To conclude, if you’re selling a premium product, Last Crumb’s marketing is a textbook example to study.

Email Tip of The Week

So, how do you use Positioning in your email marketing?

The best place to start is by identifying what your brands stand for:

(I call this Email World Building because it’s much like the world-building in creative writing.)

* Quest – what’s your mission?

* Law – what are 3 words that best describe your brand?

* Culture – what are 5 to 7 core values/beliefs you stand for?

Last Crumb Example:

* Quest: We want to create Michelin Star cookies that’ll become the last cookie you want to eat.

* Law: Luxurious. Mysterious.

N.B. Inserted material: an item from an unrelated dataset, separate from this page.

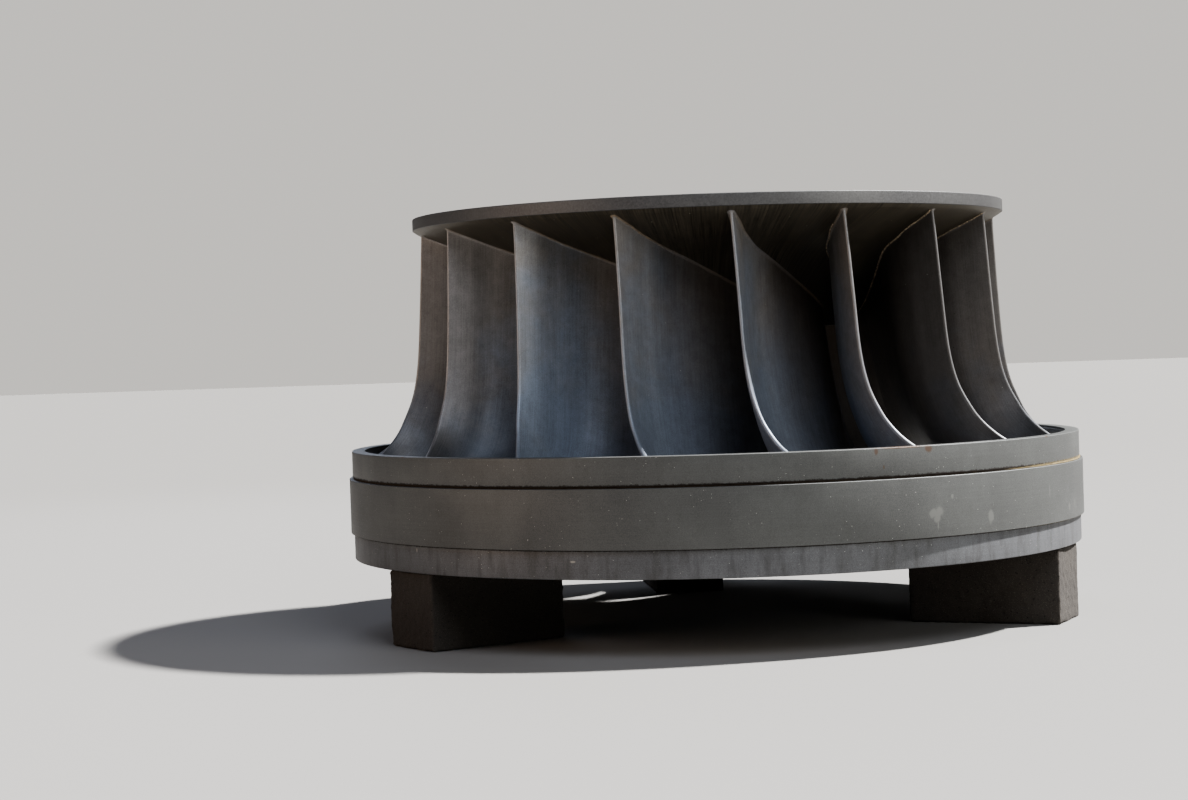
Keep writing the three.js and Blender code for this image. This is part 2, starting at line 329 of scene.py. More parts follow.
def turned(name, corners, finish, steps=RING_STEPS):
    """A ring whose outline is given as corners of radius, height and edge radius in millimetres."""
    profile_mesh = bpy.data.meshes.new(name + "_profile")
    profile_mesh.from_pydata([(r, 0, z) for r, z in rounded(corners)], [], [])
    profile = add_object(name + "_profile", profile_mesh)
    ring = made_by(RING_TREE, name, {"Profile": profile, "Steps": steps, "Finish": finish})
    bpy.data.objects.remove(profile)
    face_outwards(ring)
    return ring


def finish_piece(piece, slot, *nodes):
    """Hands a finished piece to the frame, in place of its CAD nodes."""
    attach(piece, "root")
    if nodes:
        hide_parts(*nodes)


def ground_casting_in_painted_shade():
    """Ground cast steel, with streaks towards the hub 8 mm apart. Its dark olive brown is painted
    shade and a painted warm reflection of the ground.
    """
    material, shader, add, place = start_material("ground_cast_steel_painted_shade")
    x, y, _ = add("SeparateXYZ", [place]).outputs
    flat = add("CombineXYZ", [x, y])
    radius = add("VectorMath", [flat], operation="LENGTH")
    unit = add("VectorMath", [flat], operation="NORMALIZE")
    spread = add("VectorMath", {0: unit, "Scale": 190}, operation="SCALE")
    outwards = add("Math", [radius, 3.0], operation="MULTIPLY")
    way = add("VectorMath", [spread, add("CombineXYZ", {"Z": outwards})])
    streak = add("TexNoise", {"Vector": way, "Scale": 1, "Detail": 4, "Roughness": 0.6})
    cloud = add("TexNoise", {"Vector": place, "Scale": 2.2, "Detail": 5})
    lines = add("MapRange", [streak, 0.35, 0.7, 0.0, 0.55])
    # White flecks of lime and lint, 5 mm across
    cell = add("TexVoronoi", {"Vector": place, "Scale": 11})
    fleck = add("MapRange", [cell, 0.028, 0.05, 1, 0])
    # The dark base tones are painted shade and a painted warm reflection; the streaks and flecks
    # are real
    tone = coated(add, "#302b23", (cloud, "#433e36"), (lines, "#756d5d"), (fleck, "#8d8676"))
    rough = add("MapRange", [streak, 0.3, 0.7, 0.42, 0.62])
    bump = add("Bump", {"Height": streak, "Strength": 0.5, "Distance": 0.0012})
    set_inputs(shader, {"Base Color": tone, "Roughness": rough, "Normal": bump, "Metallic": 0.75})
    return material


def weathered_rim():
    """Turned steel left outdoors: mid grey with a fine pale and dark mottle, 6 to 15 mm across."""
    material, shader, add, place = start_material("weathered_turned_steel")
    mottle = add("TexNoise", {"Vector": place, "Scale": 90, "Detail": 4, "Roughness": 0.65})
    patch = add("TexNoise", {"Vector": place, "Scale": 3, "Detail": 3})
    grain = add("MapRange", [mottle, 0.35, 0.68, 0, 0.4])
    tone = coated(add, "#393839", (patch, "#504f4d"), (grain, "#6b6a69"))
    rough = add("MapRange", [mottle, 0, 1, 0.45, 0.68])
    bump = add("Bump", {"Height": mottle, "Strength": 0.35, "Distance": 0.0008})
    set_inputs(shader, {"Base Color": tone, "Roughness": rough, "Normal": bump, "Metallic": 0.6})
    return material


def lathe_lines(add, place, lines_per_metre):
    """Noise in circles about the axis, across flat and upright faces alike."""
    x, y, z = add("SeparateXYZ", [place]).outputs
    radius = add("VectorMath", [add("CombineXYZ", [x, y])], operation="LENGTH")
    reach = add("Math", [radius, z])
    rings = add("Math", [reach, lines_per_metre], operation="MULTIPLY")
    way = add("CombineXYZ", [x, y, rings])
    return add("TexNoise", {"Vector": way, "Scale": 1, "Detail": 3})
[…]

Premium.

* Culture: 
– Each cookie is handcrafted and designed to be shared.
– etc

Now, identifying the principles is the easy part…

What matters most is sticking to these principles rigorously.

Like a religion.

Make sure every email you send aligns with the world you create.

This strategy is the perfect example of “playing the long game.”

A Word of Warning…

Positioning is one of the most complicated strategies when it comes to storytelling/copywriting.

(I would not recommend it without professional help.)

Because it – 

  1. Depends highly on the context;
  2. Requires consistency.

You cannot copy the positioning of Last Crumb (or a competitor), and expect it to work for your brand.

To give you an example – 

Identity storytelling in product descriptions (like Last Crumb) can backfire if you sell an inexpensive product.

In addition…

If you want to create a “premium” positioning, you have to restrict the urge to “slap a discount” on your campaign to make some easy sales.

On the other hand, if you’re selling with a “friendly” positioning, you can’t be too aggressive.

With that being said, if you do story positioning correctly –

It can create a blue ocean for your business regardless of how competitive the market is.

One final note: 

You should only consider this strategy if you work with a freelancer/agency as a long-term partnership. Or with an in-house team member.

Avoid the strategy for one-off projects.